Scientists have developed a new method to detect elusive newborn planets in faraway solar systems.
Protoplanetary disks, which surround young, newborn stars, are said to be where planets are born. Observations of planetary birth and formation within these environments have proven challenging, despite hundreds of these disks being observed throughout the universe.
In a new study, Harvard University and the Smithsonian Institution have developed a new method to detect these elusive newborn planets – and with it, the first evidence that a small planet like Neptune or Saturn may lurk in a cosmic disk.
The study’s lead researcher, Feng Long, says it is difficult to detect young planets directly and has only succeeded in a few cases. “The planets are always too faint for us to see because they’re embedded in thick layers of gas and dust.”
In order to discover whether there is a planet developing beneath the dust, scientists must seek clues instead.
There have been many structures that have appeared on disks in the past few years that we believe are caused by planets, but it may also be caused by something else”, Long says. “We need new techniques to look at and support that a planet is there.”
As a part of the research, Long re-examined a protoplanetary disk called LkCa 15. The disk is located 518 light years away in the Taurus constellation. Observations with the ALMA Observatory previously indicated that planets were forming in the disk.
LkCa 15 data obtained in 2019 were analyzed by Long, and two faint features were detected which had previously been missed. A dusty ring with two bright and separate groups of material orbiting within it was discovered by Long at about 42 astronomical units away from the star. It was shaped like a small clump separated by 120 degrees by a larger arc.
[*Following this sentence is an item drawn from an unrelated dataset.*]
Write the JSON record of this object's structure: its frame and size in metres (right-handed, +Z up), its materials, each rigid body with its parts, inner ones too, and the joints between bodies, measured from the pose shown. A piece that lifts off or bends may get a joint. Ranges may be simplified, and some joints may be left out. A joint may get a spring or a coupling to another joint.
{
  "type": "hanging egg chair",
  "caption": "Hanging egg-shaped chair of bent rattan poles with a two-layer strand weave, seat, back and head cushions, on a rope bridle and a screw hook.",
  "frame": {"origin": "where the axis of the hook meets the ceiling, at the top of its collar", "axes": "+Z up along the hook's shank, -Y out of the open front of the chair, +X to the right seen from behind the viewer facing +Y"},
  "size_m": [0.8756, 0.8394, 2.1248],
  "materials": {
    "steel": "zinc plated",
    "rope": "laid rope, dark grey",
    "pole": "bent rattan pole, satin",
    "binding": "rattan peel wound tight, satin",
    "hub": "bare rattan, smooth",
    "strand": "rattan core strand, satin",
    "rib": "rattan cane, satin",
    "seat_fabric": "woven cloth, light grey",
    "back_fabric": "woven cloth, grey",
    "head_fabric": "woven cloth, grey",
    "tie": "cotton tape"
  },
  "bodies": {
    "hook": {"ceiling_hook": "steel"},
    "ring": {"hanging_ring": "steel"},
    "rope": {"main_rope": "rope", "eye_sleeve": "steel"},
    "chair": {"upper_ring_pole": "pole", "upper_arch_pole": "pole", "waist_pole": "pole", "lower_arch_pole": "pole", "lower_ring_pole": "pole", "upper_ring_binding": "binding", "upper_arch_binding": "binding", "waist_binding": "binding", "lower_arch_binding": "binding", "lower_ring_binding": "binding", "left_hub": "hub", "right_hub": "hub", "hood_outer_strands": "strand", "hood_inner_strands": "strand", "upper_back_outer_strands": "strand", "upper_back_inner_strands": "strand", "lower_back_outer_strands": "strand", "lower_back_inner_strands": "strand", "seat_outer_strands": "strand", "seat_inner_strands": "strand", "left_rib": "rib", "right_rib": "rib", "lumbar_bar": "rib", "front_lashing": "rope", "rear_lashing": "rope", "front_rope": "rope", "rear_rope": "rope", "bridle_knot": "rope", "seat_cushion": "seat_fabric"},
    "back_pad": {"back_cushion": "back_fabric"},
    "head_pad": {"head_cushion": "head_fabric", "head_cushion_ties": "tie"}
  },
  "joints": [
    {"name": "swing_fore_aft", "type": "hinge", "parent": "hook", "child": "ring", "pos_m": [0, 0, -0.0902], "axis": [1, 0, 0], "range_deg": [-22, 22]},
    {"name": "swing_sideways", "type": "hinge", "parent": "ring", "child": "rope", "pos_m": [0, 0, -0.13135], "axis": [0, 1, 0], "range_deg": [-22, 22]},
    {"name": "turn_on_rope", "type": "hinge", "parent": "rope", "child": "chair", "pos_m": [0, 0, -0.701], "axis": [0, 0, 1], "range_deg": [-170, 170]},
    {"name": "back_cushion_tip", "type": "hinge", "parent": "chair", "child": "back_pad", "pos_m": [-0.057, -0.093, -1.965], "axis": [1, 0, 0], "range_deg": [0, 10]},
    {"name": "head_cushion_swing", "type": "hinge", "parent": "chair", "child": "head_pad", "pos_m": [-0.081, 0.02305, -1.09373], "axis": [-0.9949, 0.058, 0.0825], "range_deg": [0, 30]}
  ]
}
To figure out what was causing the buildup of material, Long studied computer models and found that their sizes and locations matched a planet’s presence model. There are about 120 degrees between this arc and this clump, she says. “That degree of separation doesn’t just happen — it’s very significant mathematically.”
A Lagrange point, or long point, is a point in space where two bodies, such as a star and an orbiting planet, will create enhanced areas of attraction which will allow the matter to accumulate. The material, Long explains, doesn’t just float around freely, it’s stable and prefers to be located based on physics and the objects involved.
Long detected this arc and clump of material at Lagrange points L4 and L5. An accumulation of dust can be seen at points L4 and L5 due to the presence of a small planet hidden 60 degrees between them.
In the results, the planet was found to be about the size of Neptune or Saturn, and the age was estimated to be between one and three million years old. When it comes to planets, that’s relatively young. While Long believes further observations of LkCa 15 may provide additional evidence supporting her planet discovery, direct imaging may not be possible anytime soon due to technology constraints.
The new approach she developed will also be used by astronomers in the future to detect planets, where material accumulates at Lagrange points in a preferential manner. “I do hope this method can be widely adopted in the future,” she says. “The only caveat is that this requires very deep data as the signal is weak.”
An article describing the results appears in The Astrophysical Journal Letters.